--- start MATERIAL FOR THIS TASK ---
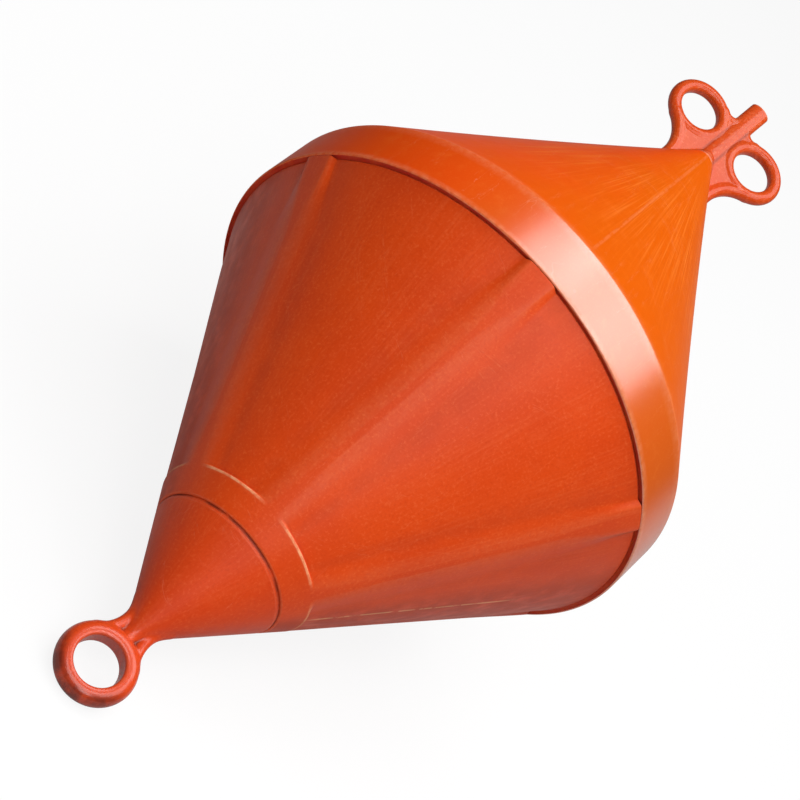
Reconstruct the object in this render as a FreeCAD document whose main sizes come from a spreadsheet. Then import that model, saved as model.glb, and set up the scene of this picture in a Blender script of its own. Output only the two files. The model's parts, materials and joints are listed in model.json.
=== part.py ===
"""Two-cone mooring buoy, lying on its side as it comes to rest on a floor.

Every piece is drawn upright about its own axis: the band's lower rim is at z = 0, the top eyes
are at +z and the mooring eye at -z, and both eye plates lie in the YZ plane. One shared placement
then lays the buoy on the rim of its band and the far side of its mooring eye, with the floor at
z = 0 and the origin under the middle of its bounding box.
"""
import FreeCAD
import Part
import Sketcher
import math
import os

doc = FreeCAD.newDocument("mooring_buoy")

# ----------------------------------------------------------------------------- driving sizes
# alias, value in millimetres, degrees or pieces, and what it is
DRIVING = [
    ("hull_radius", 160.0, "outside radius of the band"),
    ("band_width", 35.7, "height of the band along the axis"),
    ("band_draft", 0.4, "how much smaller the band is at its upper edge"),
    ("rim_round", 1.0, "rounding of the band's lower rim"),
    ("shell_wall", 3.0, "wall of both shells, measured across the axis at the band"),
    ("fit_gap", 0.2, "clearance of a spigot in its socket"),
    ("upper_top", 299.0, "height of the upper cone's end above the rim"),
    ("upper_sag", 1.4, "how far the upper cone's side is hollowed at its middle"),
    ("neck_length", 37.0, "length of the solid neck at the end of the upper cone"),
    ("neck_lip", 1.5, "wall around the peg at the end of the upper cone"),
    ("spigot_height", 16.0, "how far the lower shell reaches up inside the band"),
    ("rib_inset", 0.5, "how far the rib crests lie inside the band's rim"),
    ("apex_depth", 256.5, "depth where the sides of the lower cone would meet"),
    ("seam_depth", 181.0, "depth of the seam between lower shell and eye cap"),
    ("collar_height", 15.0, "height of the collar, from the seam to the step where the panels end"),
    ("step_run", 1.6, "length of the sloping face of that step"),
    ("seam_width", 1.0, "width of the groove at the seam"),
    ("seam_groove", 1.2, "depth of the groove at the seam"),
    ("panel_sink", 2.3, "how far the panels lie under the rib crests"),
    ("rib_count", 6.0, "ribs round the lower cone"),
    ("rib_turn", -3.0, "angle of the first rib from the floor side"),
    ("rib_crest", 17.0, "width of a rib's crest"),
    ("rib_foot", 29.0, "width of a rib where its flanks meet the panels"),
    ("rib_root", 1.2, "how deep a rib is rooted in the wall under the panels"),
    ("cap_spigot", 14.0, "how far the eye cap reaches up inside the lower shell"),
    ("eye_drop", 20.0, "how far the mooring eye's centre lies beyond where the sides meet"),
    ("eye_ring", 17.4, "radius of the mooring eye's ring, at the middle of its bar"),
    ("eye_bar", 6.6, "radius of the mooring eye's round bar"),
    ("eye_hole", 14.6, "radius of the hole in the mooring eye"),
    ("flare_round", 22.5, "radius of the hollow between mooring eye and cap"),
    ("flare_bar", 3.4, "radius of the bead that edges that hollow"),
    ("eye_web", 3.4, "thickness of the web between mooring eye and cap"),
    ("eye_spine", 3.8, "radius of the spine in the middle of that web"),
    ("ear_rise", 23.2, "height of the top eyes' centres above the upper cone's end"),
    ("ear_spread", 27.0, "distance of a top eye's centre from the axis"),
    ("ear_ring", 18.7, "radius of a top eye's ring, at the middle of its bar"),
    ("ear_bar", 4.6, "radius of a top eye's round bar"),
    ("ear_hole", 14.4, "radius of the hole in a top eye"),
    ("waist_round", 28.0, "radius of the hollow between top eye and cone"),
    ("waist_bar", 4.2, "radius of the bead that edges that hollow"),
    ("crotch_round", 4.0, "radius of the hollow between top eye and spine"),
    ("crotch_bar", 3.8, "radius of the bead that edges that hollow"),
    ("ear_web", 7.2, "thickness of the web between the top eyes"),
    ("spine_width", 7.5, "half the width of the oval spine between the top eyes"),
    ("spine_depth", 4.4, "half the thickness of that spine"),
    ("spine_rise", 66.5, "height of the spine's upper end above the upper cone's end"),
    ("peg_radius", 4.5, "radius of the peg under the spine"),
    ("peg_length", 26.0, "how deep the peg sits in the neck of the upper cone"),
]

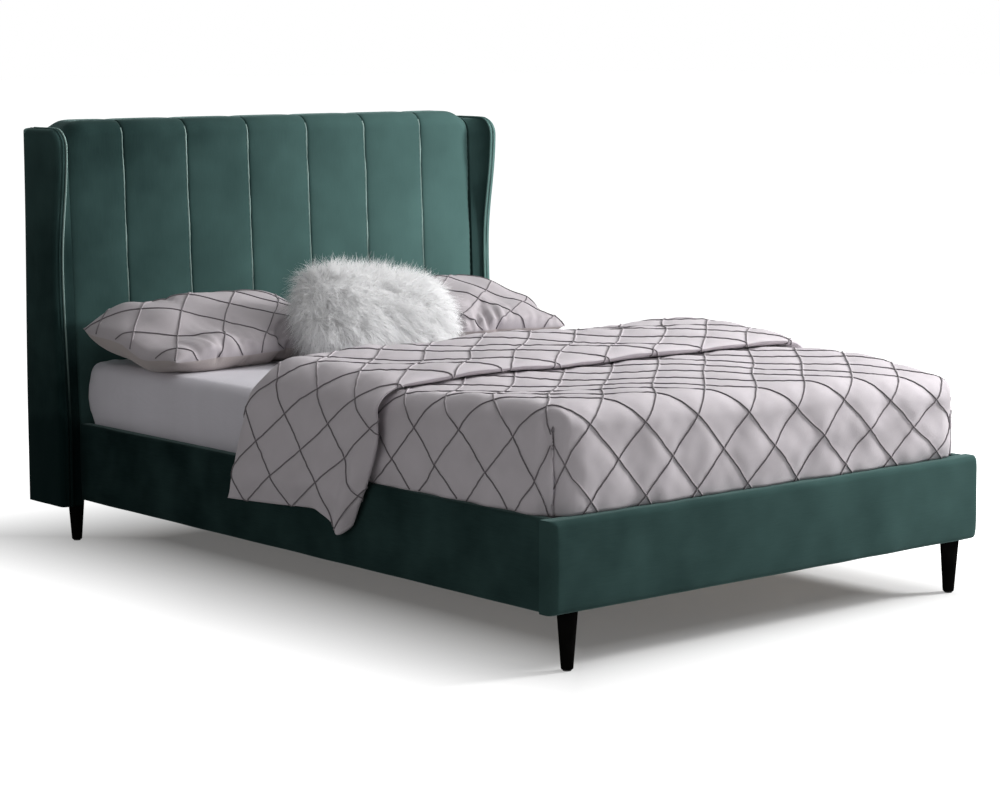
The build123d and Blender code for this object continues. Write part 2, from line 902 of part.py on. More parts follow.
--- end MATERIAL FOR THIS TASK ---
TASK BRIEF: Each line with the string "FreeCAD" in it needs to be found and copied.

FULL RESPONSE:
Reconstruct the object in this render as a FreeCAD document whose main sizes come from a spreadsheet. Then import that model, saved as model.glb, and set up the scene of this picture in a Blender script of its own. Output only the two files. The model's parts, materials and joints are listed in model.json.
import FreeCAD
doc = FreeCAD.newDocument("mooring_buoy")